The best laundry detergent I have found for them is through Essembly!
3. Elimination Communication: I had no idea this was a thing. We learned about it and started EC around 6 months and it has been working so well for us! We "catch" almost all of his poo's and he pees on the potty 3-5 times a day. EC is about reading your little one's cues and having them eliminate and get used to the potty.
Want more? There is a book called Go Diaper Free. I haven't read it yet but have listened to the author in various podcasts and felt like I had enough to at least get started.
4. Floor bed: We had a crib for about a month. Silas never slept in it and it was really only used to hold his clothes. Every time we tried to lay him in the crib for a nap he would wake up. So, we disassembled it and put the mattress on the floor. Around the 3/4 month mark, his naps would look like this: I would nurse Silas to sleep and then roll away. He would almost immediately wake once I rolled off of the bed. It was a long sl0000ow process but I eventually was able to roll off of the bed and leave the room. I would get maybe get 3-5 minutes but I felt like that was a win! (Previous to this almost all of his naps were contact naps.) That window of away time eventually grew and now he naps mostly on his own. He has even gone to his bed a few times, totally unprompted, when he is ready for a nap!
5. Having him help with household chores: We have our son help with various things around the house. For Christmas, he got a Helper Tower and he loves it. He helps with the dishes, "chops" and helps us cook. Now, most of the time this help actually creates a bit more work for us but he enjoys being part of everything we do. It also allows my partner and I some time to get things done.
6. Minimalism with toys / toy rotation: I've really been digging a lot of the Montessori philosophies. The Hapa Family on YouTube has really great content on creating a Montessori home. There is also some overlap with Montessori and minimalism. Silas does not really play with many toys but the few he does enjoy we rotate through every few weeks so he stays interested in them. And it really works! We have fewer toys scattered around our house and more focused play with a variety for him!
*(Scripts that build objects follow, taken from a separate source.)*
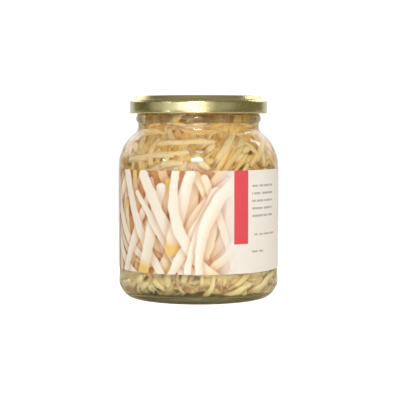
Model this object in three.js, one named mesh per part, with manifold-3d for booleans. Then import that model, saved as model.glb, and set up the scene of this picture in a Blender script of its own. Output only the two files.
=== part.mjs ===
// A glass jar of bean sprouts in brine, closed by a gold twist-off lid, in millimetres.
// +Z is up, the middle of the paper label faces -Y, and the origin is the centre of the base.
import * as THREE from "three";
import { mergeVertices } from "three/addons/utils/BufferGeometryUtils.js";
import Module from "manifold-3d";

const wasm = await Module();
wasm.setup();

// Driving sizes of the jar
const BODY_RADIUS = 39.5;
const WALL = 2.4;
const HEEL_HEIGHT = 9;
const HEEL_WIDTH = 7;
const FOOT_INNER_RADIUS = 29.3;
const FOOT_OUTER_RADIUS = BODY_RADIUS - HEEL_WIDTH;
const SHOULDER_Z = 66;
const SHOULDER_RADIUS = 19;
const NECK_RADIUS = 30.1;
const NECK_FILLET = 4;
const FINISH_RADIUS = 30.4;
const RIM_Z = 98.2;
const ROUND_SEGMENTS = 40;

// The floor of the cavity is slightly domed.
const FLOOR_EDGE_Z = 4.2;
const FLOOR_DOME = 1;
const INNER_HEEL_WIDTH = 5.5;
const INNER_HEEL_HEIGHT = 6;

// Twist-off closure: four glass ramps, and four lugs on the lid that hook under them
const LUGS = 4;
const LUG_AZIMUTH = 20;
const LUG_HALF_ANGLE = 7.5;
const LUG_INNER_RADIUS = 31.4;
const LUG_Z = [91.6, 92.9];
const LID_TURN = 60;
const LID_RISE = 1.6;
const THREAD_OUTER_RADIUS = 32.4;
const THREAD_HEIGHT = 1.3;
const THREAD_GAP = 0.15;
const THREAD_SPAN = [-10, 48];
const LID_SKIRT_RADIUS = 34.1;
const LID_SHEET = 0.5;
const LID_TOP_Z = 100.1;
const LID_PANEL_Z = 99.2;

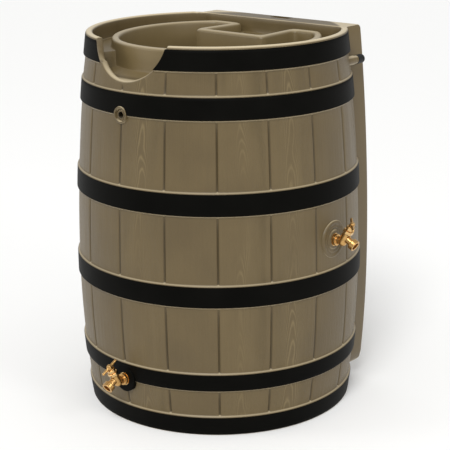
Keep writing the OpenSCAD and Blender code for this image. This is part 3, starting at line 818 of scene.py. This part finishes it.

7. Real metal utensils for eating: We used to have silicon spoons and those did have there place but now he just wants to be like us and he wants the real deal. Making this switch has helped us with meals. He can handle normal-sized silverware really well and even likes to scoop his own food, which he still needs some help. He is much more interested in food after making the switch and it is much easier for him to hold, scoop and eat from the real utensil.
8. Convertible car seat vs infant seat: Silas hated the car seat. No one told me that a baby hated the car. I was shocked! He still isn't fond of it but he really did not like it as a babe. When he was 3 months old we switched to a convertible seat and he didn't have as major of outbursts. Making this switch meant that he was placed directly in the stroller, if he fell asleep in the car we would have to scoop him up and slightly wake up to move him, and we carry him directly from place to place. This also meant we had a happier baby who wasn't strapped down in his car seat!
9. BLW & Purees: When we started introducing Silas to solids we wanted to go the BLW route. We introduced solids around the 6.5-month mark and he really had a tough time with it. He would gag and sometimes throw up a bit. We continued to offer the food we were having but I would mush it down a bit and make it more like a puree. We kept trying mushed food but also added in purees that we made in our vitamix or by simply mashing and stirring with a fork. A combination of both BLW and purees was the best approach for us. It did not have all or nothing. Finally around 10-11 months started to get the hang of food a bit more. He still gags from time to time but he really had a hard time getting used to the new textures.
10. Nursing on demand: Pretty self-explanatory, but we nurse on demand - which sometimes feels like all the time - but I just take his cues and he gets milk whenever he wants it. At a year old he still nurses multiple times during the day. We also nurse to sleep and nurse throughout the night. He is not night weaned.
Every baby, every child, every person, and every family is so different. The above decisions are just some of the things that have worked really well for our baby, for me, for my husband, and for our family. There are so many different ways to parent and I only hope that we can all find the ways that work best for us.